:: Provided data ::

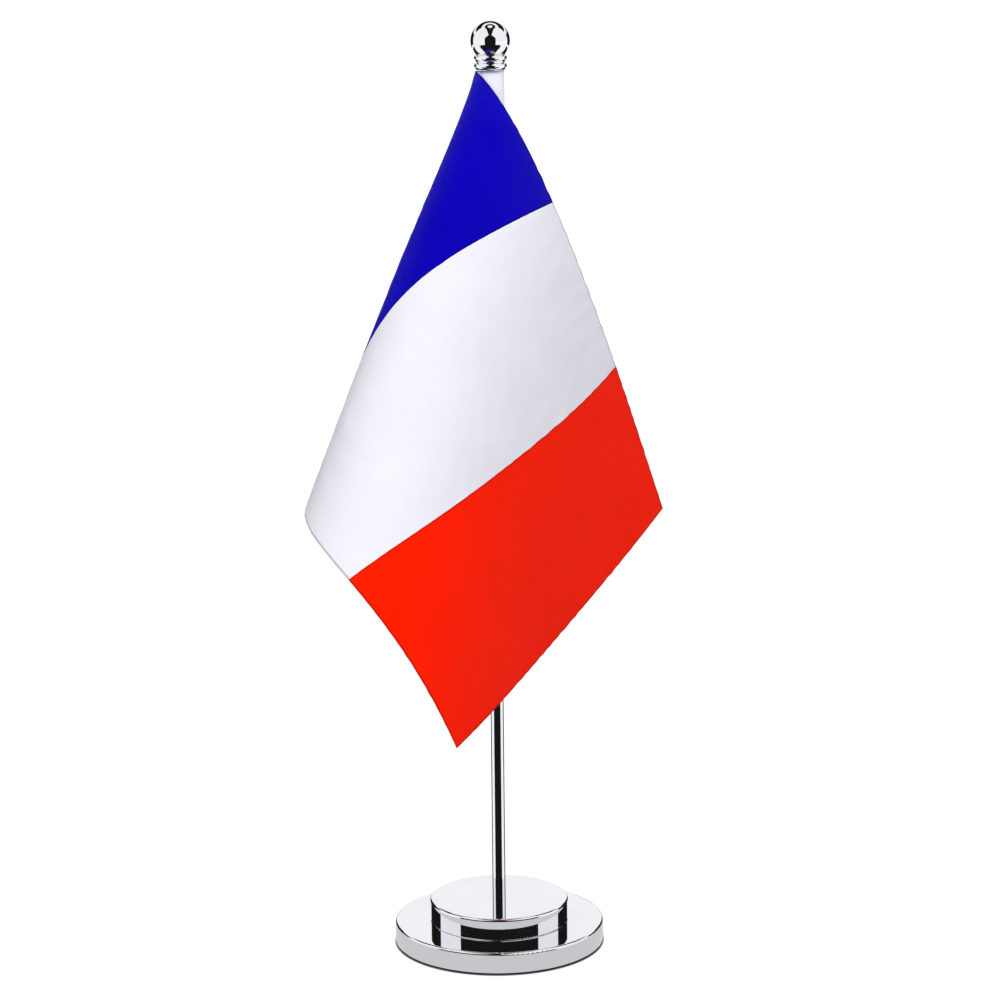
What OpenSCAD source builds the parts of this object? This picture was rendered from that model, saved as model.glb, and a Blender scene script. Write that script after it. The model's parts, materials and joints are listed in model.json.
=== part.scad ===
// Desk flag stand: a weighted two-tier round foot, a slim pole with a screw-on
// ball finial, and one tricolour flag that drapes from a white pole pocket.
// Millimetres, +Z up, origin at the centre of the foot's underside.

/* [Foot] */
// Diameter of the lower tier
lower_d = 78; // [72:1:86]
// Height of the lower tier's top above the table
lower_top = 8.3; // [7.8:0.1:10]
// Diameter of the upper tier
upper_d = 51.8; // [48:0.2:56]
// Height of the upper tier alone
upper_h = 8.2; // [7.4:0.1:10]
// Wall of the pressed steel caps
cap_wall = 0.8; // [0.5:0.1:0.8]
// Radius rolled along the caps' top edges
cap_edge_r = 0.9; // [0.8:0.1:1.2]
// Thickness of the foam pad under the foot
pad_t = 1.3; // [0.8:0.1:1.4]
// Circle of the screws that join the tiers
tier_screw_pcd = 30; // [28:1:34]
// Nominal diameter of the screws that join the tiers
tier_screw_d = 3; // [2.5:0.5:3]

/* [Pole] */
// Outer diameter of the pole
pole_d = 4.9; // [4.6:0.1:5.2]
// Wall of the pole tube
pole_wall = 0.6; // [0.5:0.05:0.6]
// Height of the pole's top above the table
pole_top = 325; // [310:0.2:340]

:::

Repeat the data exactly. Leave nothing out.

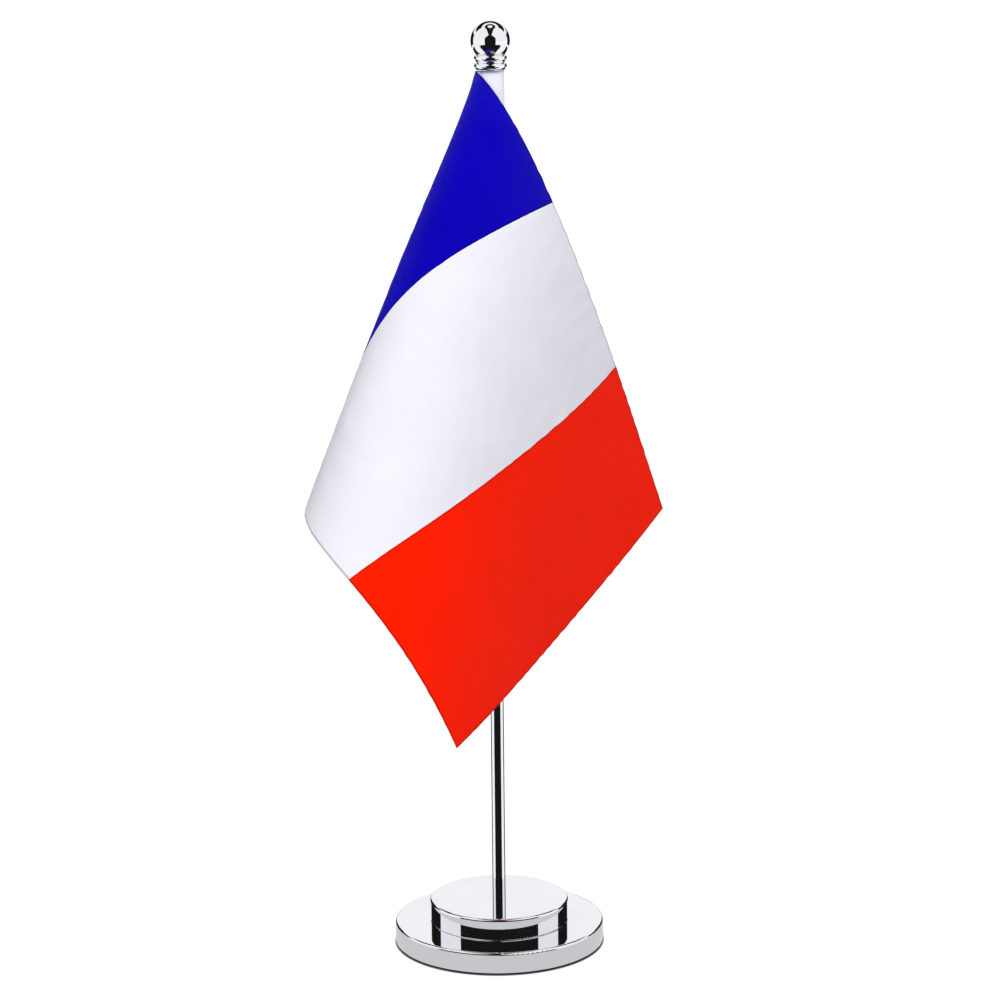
What OpenSCAD source builds the parts of this object? This picture was rendered from that model, saved as model.glb, and a Blender scene script. Write that script after it. The model's parts, materials and joints are listed in model.json.
=== part.scad ===
// Desk flag stand: a weighted two-tier round foot, a slim pole with a screw-on
// ball finial, and one tricolour flag that drapes from a white pole pocket.
// Millimetres, +Z up, origin at the centre of the foot's underside.

/* [Foot] */
// Diameter of the lower tier
lower_d = 78; // [72:1:86]
// Height of the lower tier's top above the table
lower_top = 8.3; // [7.8:0.1:10]
// Diameter of the upper tier
upper_d = 51.8; // [48:0.2:56]
// Height of the upper tier alone
upper_h = 8.2; // [7.4:0.1:10]
// Wall of the pressed steel caps
cap_wall = 0.8; // [0.5:0.1:0.8]
// Radius rolled along the caps' top edges
cap_edge_r = 0.9; // [0.8:0.1:1.2]
// Thickness of the foam pad under the foot
pad_t = 1.3; // [0.8:0.1:1.4]
// Circle of the screws that join the tiers
tier_screw_pcd = 30; // [28:1:34]
// Nominal diameter of the screws that join the tiers
tier_screw_d = 3; // [2.5:0.5:3]

/* [Pole] */
// Outer diameter of the pole
pole_d = 4.9; // [4.6:0.1:5.2]
// Wall of the pole tube
pole_wall = 0.6; // [0.5:0.05:0.6]
// Height of the pole's top above the table
pole_top = 325; // [310:0.2:340]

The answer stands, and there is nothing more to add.